Les assassins ont attaqué un mode de vie. Avec leur regard froid de tueurs, ils ont massacré de jeunes femmes, de jeunes hommes, nos enfants de cette France que nous aimons. Chaque photo de ces jeunes souriant, goûtant la vie avec joie, est une souffrance pour leurs familles et pour chacun d’entre nous. Pensons d’abord à eux, à tous les blessés qui luttent pour la vie, ainsi qu’à ceux qui se sont montrés héroïques, par un mouvement naturel ou de par leurs fonctions.
Chacun de ces visages, chacune de ces vies, est irremplaçable. Le moment est celui du deuil. Il doit être aussi, simultanément, celui de l’action. Le moment n’est pas à pointer les responsabilités, même si cela viendra forcément. Il est un temps pour tout.
Le malheur nous frappe. Sachons y associer tous ceux dans le monde qui viennent d’en être victimes : Russes, Turcs, Égyptiens, Libanais et tant d’autres... La France n’est pas la seule victime, pas la seule cible.
Le moment est celui du soutien unanime aux institutions de la République, une, indivisible et laïque, du soutien à nos forces de l’ordre, police, gendarmerie, armée, dont nous saluons la détermination et le courage et dont nous savons l’ampleur de la tâche épuisante depuis des mois dans ce contexte dramatique.

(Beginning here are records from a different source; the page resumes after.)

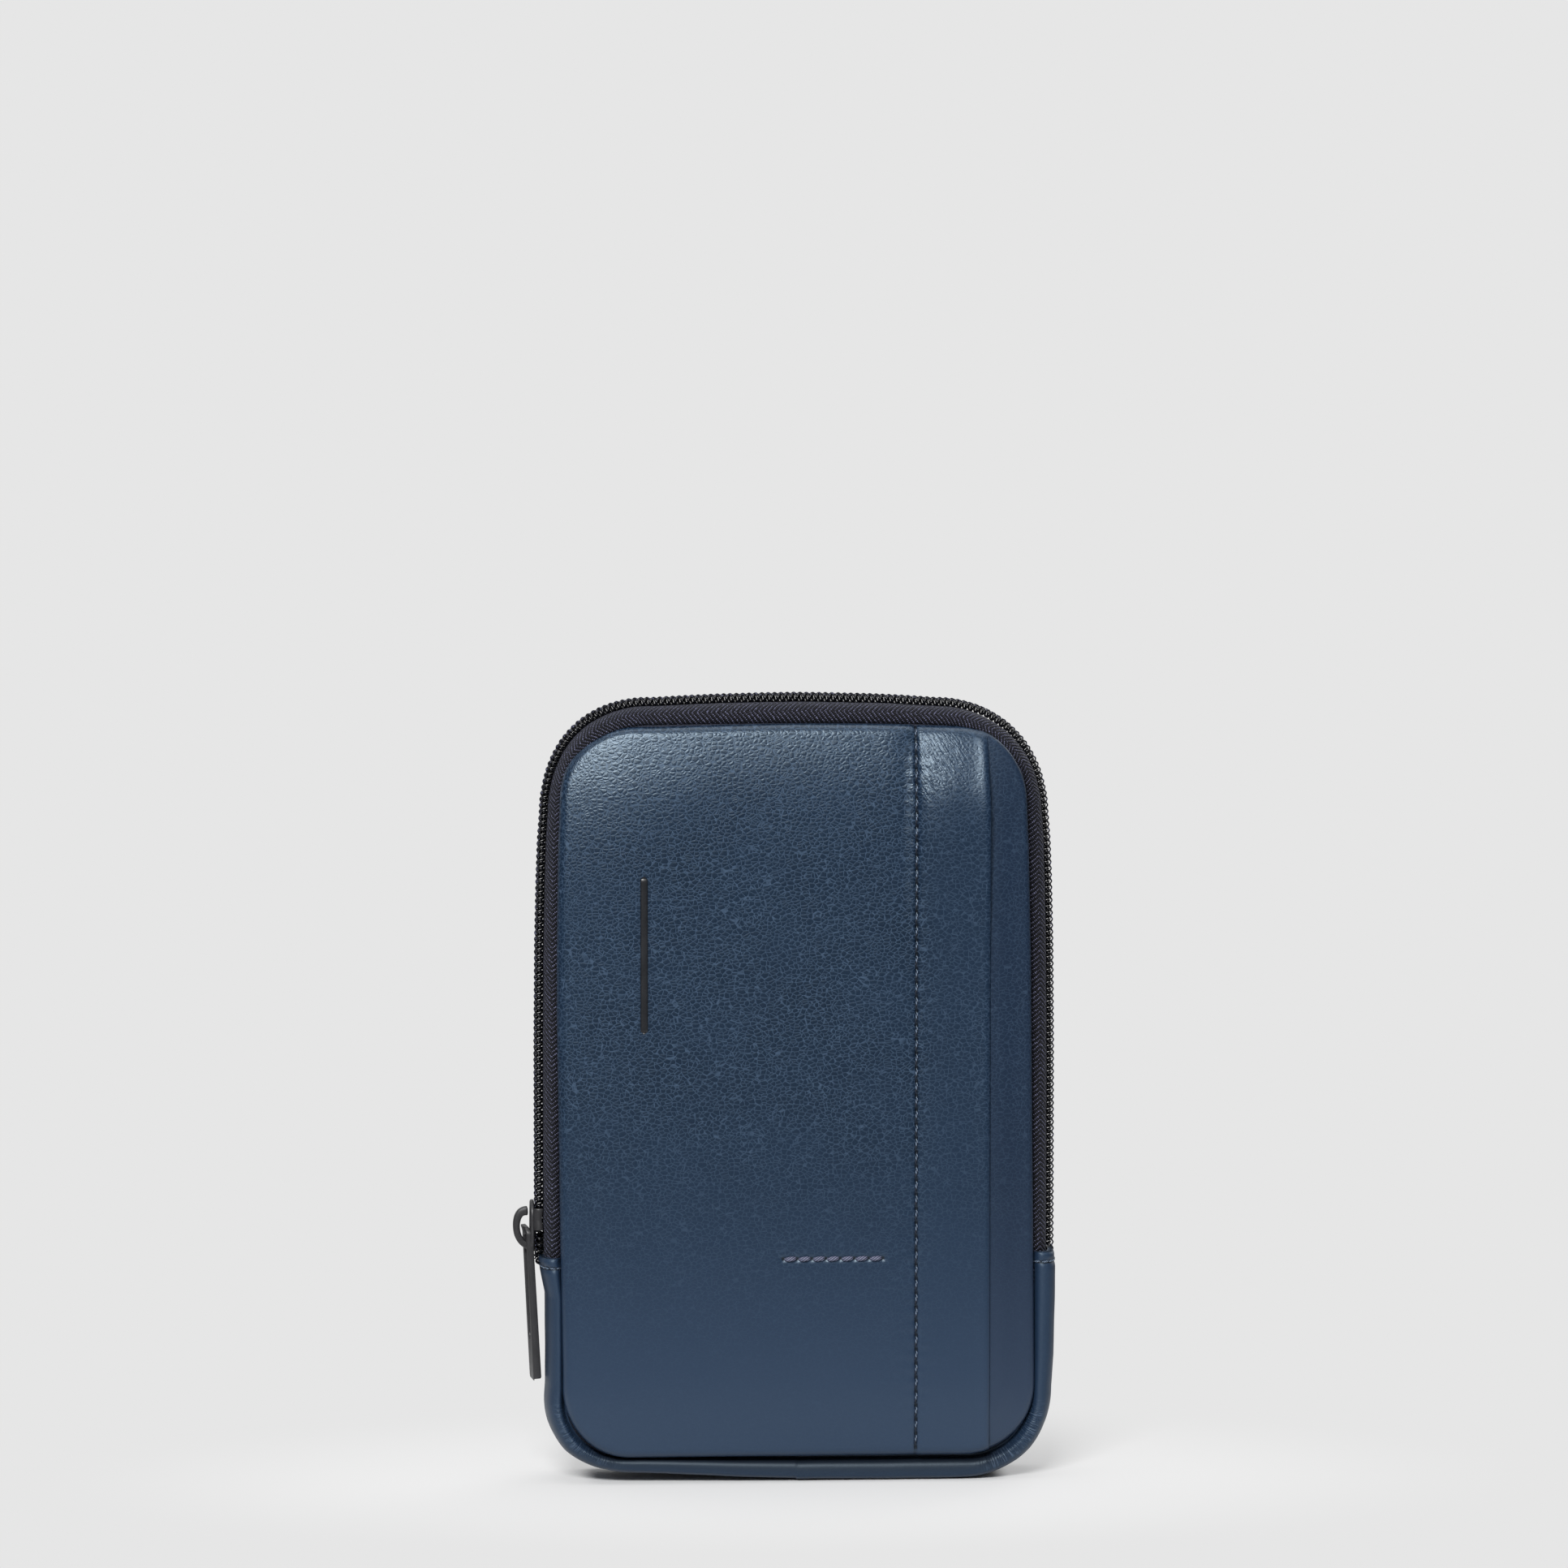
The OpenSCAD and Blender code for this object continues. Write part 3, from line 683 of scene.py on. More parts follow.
def places(shape, step, limit=None, dense=None):
    """A grid of places over a rounded rectangle, cut off at x = limit and closer round x = dense."""
    inset = EDGE_STEPS[-1]
    rows = max(2, int((shape.high - shape.low - 2 * inset) / step))
    cols = max(2, int((2 * shape.half - 2 * inset) / step))
    z = np.r_[shape.low + EDGE_STEPS, np.linspace(shape.low + inset, shape.high - inset, rows + 1)[1:-1],
              shape.high - EDGE_STEPS[::-1]]
    x = []
    for height in z:
        w = half_width(shape, height)
        left = -w + EDGE_STEPS
        right = (w if limit is None else min(w, limit)) - EDGE_STEPS[::-1]
        middle = np.linspace(left[-1], right[0], cols + 1)[1:-1]
        if dense is not None:
            near, far = dense - DENSE_HALF, dense + DENSE_HALF
            middle = np.r_[np.linspace(left[-1], near, int(cols * 0.7))[1:-1], np.linspace(near, far, 25),
                           np.linspace(far, right[0], int(cols * 0.12) + 3)[1:-1]]
        x.append(np.r_[left, middle, right])
    return np.array(x), np.repeat(z[:, None], len(x[0]), 1)


def skins(x, front, back, z):
    """Two skins over one grid of places, joined round their edges."""
    points = np.vstack([np.stack([x.ravel(), skin.ravel(), z.ravel()], 1) for skin in (front, back)])
    index = np.arange(x.size).reshape(x.shape)
    edge = np.r_[index[0], index[1:, -1], index[-1, -2::-1], index[-2:0:-1, 0]].tolist()
    faces = grid(*x.shape).tolist() + (grid(*x.shape)[:, ::-1] + x.size).tolist()
    faces += [[a, a + x.size, b + x.size, b] for a, b in zip(edge, edge[1:] + edge[:1])]
    return points, faces


# How the front leans back towards its top edge
TOP_FALL = 1.6
TOP_REACH = 32.0


def top_fall(z):
    return TOP_FALL * part_way(z, PANEL.high - TOP_REACH, PANEL.high) ** 2


def skewed(x, z):
    """The front isn't quite square: its sides lean to the left going up, and its top drops at the left."""
    lean = 0.45 - np.where(x < 0, 1.25, 0.85) * part_way(z, 25, 110)
    lean -= 0.4 * part_way(z, 115, 150) * (x > 0)
    drop = 0.3 * part_way(z, 150, 170) * part_way(x, 0, -30)
    return x + lean * part_way(np.abs(x), FOLD_X, FOLD_X + 8), z - drop


# Leather panels: where the face stands, how thick the leather is, its edge's radius, how deep the face curves
# back along its edges and how far in, its share of the front's lean, where it is cut off, and its relief
Panel = namedtuple("Panel", "face thick radius crown reach fall limit relief", defaults=(None, None))


def lie(style, x, z):
    """How far behind its foremost plane a panel lies: by its broad curve, and by its edges and relief."""
    d = inside(PANEL, x, z)
    edge = roll(d, style.radius)
    crowned = d
    if style.limit is not None:
        edge = np.maximum(edge, roll(style.limit - x, FOLD_R))
        crowned = inside(PANEL, np.minimum(x, style.limit - 30.0), z)
    curve = style.crown * part_way(crowned, style.reach, 0) ** 2 + style.fall * top_fall(z)
    curve += 0.05 * wave(x + 0.4 * z, 3, 31) + 0.05 * wave(z - 0.3 * x, 5, 37)
    if style.relief is not None:
        edge = edge + style.relief(x, z, d)
    return curve, edge


def panel(style, step, side=-1, dense=None):
    """A leather panel with rolled edges, its face towards y = side."""
    x, z = places(PANEL, step, style.limit, dense)
    curve, edge = lie(style, x, z)
    front = style.face - curve - edge
    back = np.minimum(style.face - style.thick - curve, front - 0.3)
    if side < 0:
        x, z = skewed(x, z)
    points, faces = skins(x, side * front, side * back, z)
    if side > 0:
        faces = [face[::-1] for face in faces]
    turned = np.minimum(style.face - side * points[:, 1], 4.0) * part_way(np.abs(points[:, 0]), 46, 51)
    uv = np.stack([points[:, 0] + 0.8 * np.sign(points[:, 0]) * turned, points[:, 2]], 1)
    return points, faces, uv


def hem_lean(z):
    """The hem stands forward below the pocket's top, and leans back from there to its edge."""
    rise = part_way(z, PANEL.high - 62, PANEL.high - 20)
    return 0.264 * np.log1p(np.exp((z - PANEL.high + 17.0) / 2.2)) - 1.3 * eased(rise)


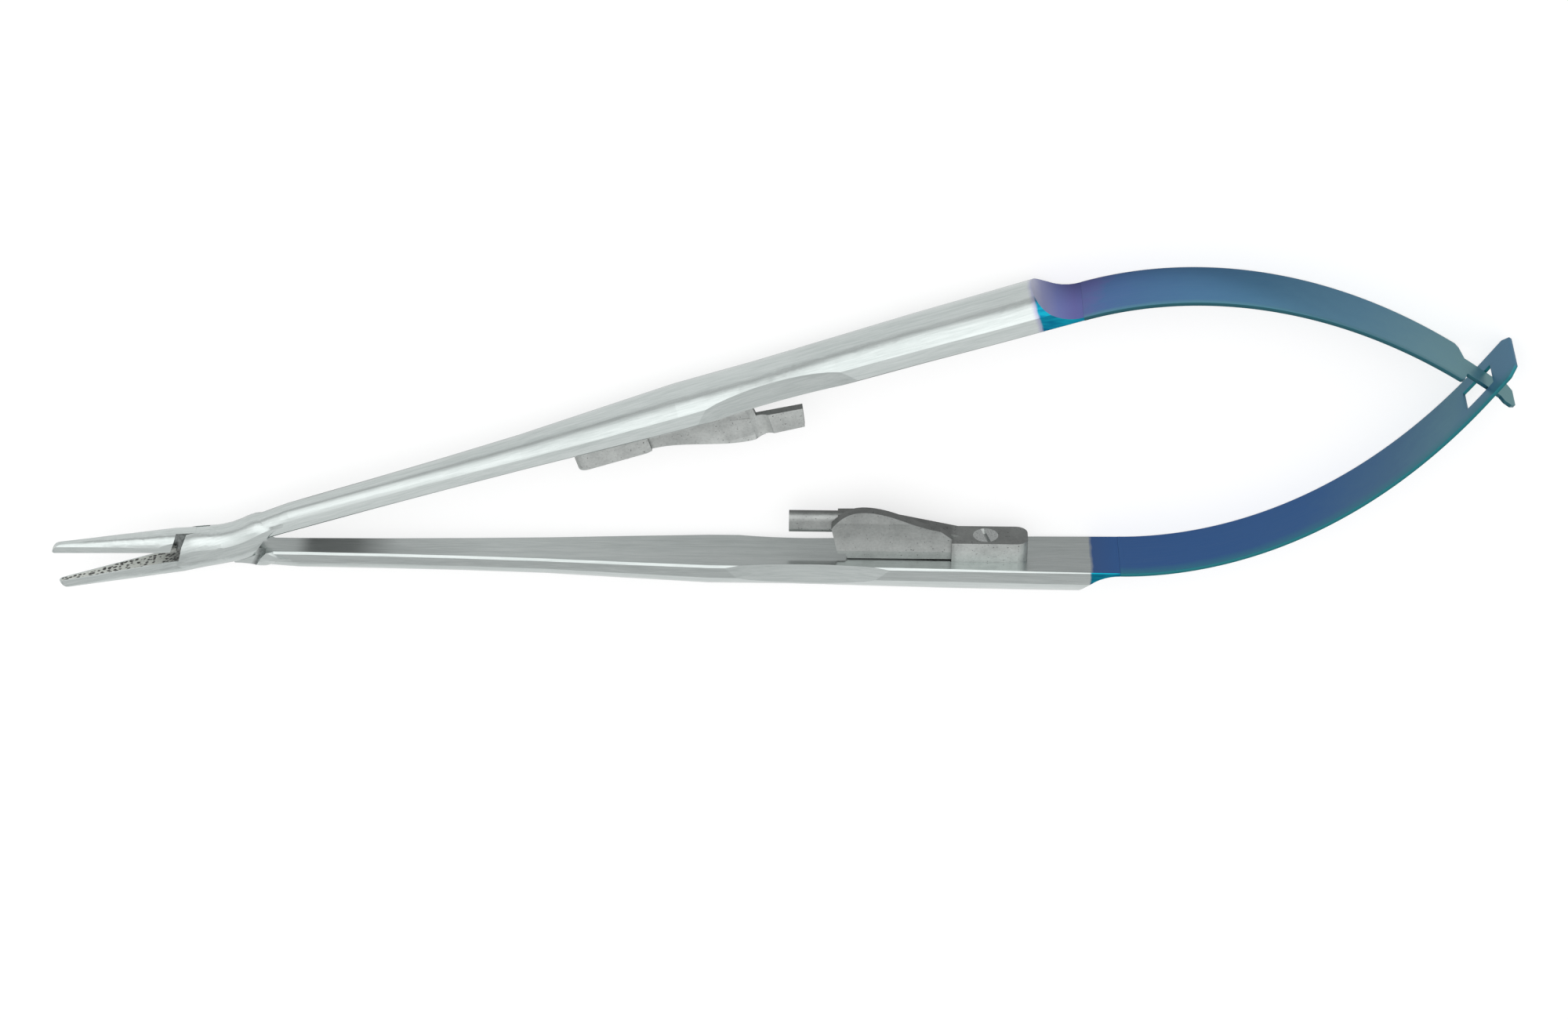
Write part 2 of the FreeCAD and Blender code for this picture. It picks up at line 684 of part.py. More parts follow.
upper_side = {
    "female_half": female,
    "lower_jaw_insert": make_insert(),
    "upper_catch": along_handle(make_upper_latch()),
    "upper_catch_screw": along_handle(make_screw(upper_screw_x)),
    "pivot_pin": make_pivot_pin(),
}
lower_side = {
    "male_half": male,
    "upper_jaw_insert": make_insert(),
    "lower_catch": along_handle(make_lower_latch()),
    "lower_catch_screw": along_handle(make_screw(lower_screw_x)),
}

placed = {}
for name, shape in upper_side.items():
    placed[name] = turned(shape, open_half_angle)
placed["upper_leaf_spring"] = make_tongue_leaf()
for name, shape in lower_side.items():
    placed[name] = turned(shape, open_half_angle).mirror(zero, axis_y)
placed["lower_leaf_spring"] = make_slotted_leaf().mirror(zero, axis_y)

# The frame's origin lies under the middle of the open tool, on the surface it rests on.
whole = Part.makeCompound(list(placed.values())).optimalBoundingBox(False)
pivot_x = -whole.Center.x
pivot_z = half_widest

os.makedirs("parts", exist_ok=True)
for name, shape in placed.items():
    solid = shape.copy()
    solid.translate(V(pivot_x, 0, pivot_z))
    solid = Part.makeCompound(solid.Solids) if len(solid.Solids) > 1 else solid.Solids[0]
    solid.exportStep("parts/%s.step" % name)
    print(name, len(solid.Solids), round(solid.Volume, 3), solid.isValid())

root = rest_root(leaf_thickness)
cross_x = rest_root(leaf_thickness / 2).x + leaf_reach
print("pivot", round(pivot_x, 4), 0.0, "leaf root", round(pivot_x + root.x, 4), round(root.y, 4))
print("crossing", round(pivot_x + cross_x, 4), "length", round(whole.XLength, 3), "width", round(whole.YLength, 3))
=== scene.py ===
import bpy
import bmesh
import json
import math
from mathutils import Matrix, Vector


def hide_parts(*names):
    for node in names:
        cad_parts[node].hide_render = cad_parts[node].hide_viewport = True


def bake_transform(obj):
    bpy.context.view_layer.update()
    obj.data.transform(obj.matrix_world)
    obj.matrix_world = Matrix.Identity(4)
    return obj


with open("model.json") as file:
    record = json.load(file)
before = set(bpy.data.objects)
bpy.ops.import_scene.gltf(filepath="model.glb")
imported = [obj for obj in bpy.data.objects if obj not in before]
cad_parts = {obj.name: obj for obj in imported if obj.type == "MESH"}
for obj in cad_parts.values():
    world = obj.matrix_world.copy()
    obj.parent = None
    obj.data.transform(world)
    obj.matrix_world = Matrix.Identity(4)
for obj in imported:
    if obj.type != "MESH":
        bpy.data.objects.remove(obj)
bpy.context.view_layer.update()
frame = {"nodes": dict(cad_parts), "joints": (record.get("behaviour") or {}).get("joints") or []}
mm = 0.001
jaws = frame["joints"][0]
pivot = Vector(jaws["pos_m"])
print("frame loaded, pivot at", [round(v, 5) for v in pivot])

# Camera: looks down from the +Y side with the jaws on the left.
view = {"aim": (69.1, -5.4, 0.0), "turn": 8.6, "tilt": 32.0, "distance": 673.0, "lens": 126.0}


def cameraAxes():
    turn, tilt = math.radians(view["turn"]), math.radians(view["tilt"])
    right = Vector((math.cos(turn), -math.sin(turn), 0))
    ahead = Vector((math.sin(turn), math.cos(turn), 0))
    back = ahead * math.sin(tilt) + Vector((0, 0, math.cos(tilt)))
    return right, back.cross(right), back


def makeCamera():
    right, up, back = cameraAxes()
    data = bpy.data.cameras.new("photoCamera")
    data.lens = view["lens"]
    data.sensor_width = 36
    data.clip_start, data.clip_end = 0.01, 20
    camera = bpy.data.objects.new("photoCamera", data)
    bpy.context.scene.collection.objects.link(camera)
    place = pivot + Vector(view["aim"]) * mm + back * view["distance"] * mm
    camera.matrix_world = Matrix.Translation(place) @ Matrix((right, up, back)).transposed().to_4x4()
    bpy.context.scene.camera = camera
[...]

Au nom de mon groupe, je tiens à assurer au Gouvernement, au Premier ministre, au ministre de l’intérieur Bernard Cazeneuve, qui honore chaque jour sa fonction et la République (Applaudissements), notre soutien sans réserve pour défendre les institutions de notre nation. Quelles que soient nos appréciations quant à la politique étrangère qui a été menée, une priorité s’impose et ne souffre aucune réserve : faire face, faire face à Daech, faire face au terrorisme, ne pas reculer, ne pas baisser la tête, rester debout avec la fermeté, la froide mais calme détermination que requièrent les drames qui ponctuent la vie des nations.
Monsieur le Premier ministre, vous avez déclaré que nous sommes en guerre. Alors, comme le disait et le faisait le plus grand de vos prédécesseurs, auquel, par-delà nos différences, nous sommes tous deux très attachés, faites là !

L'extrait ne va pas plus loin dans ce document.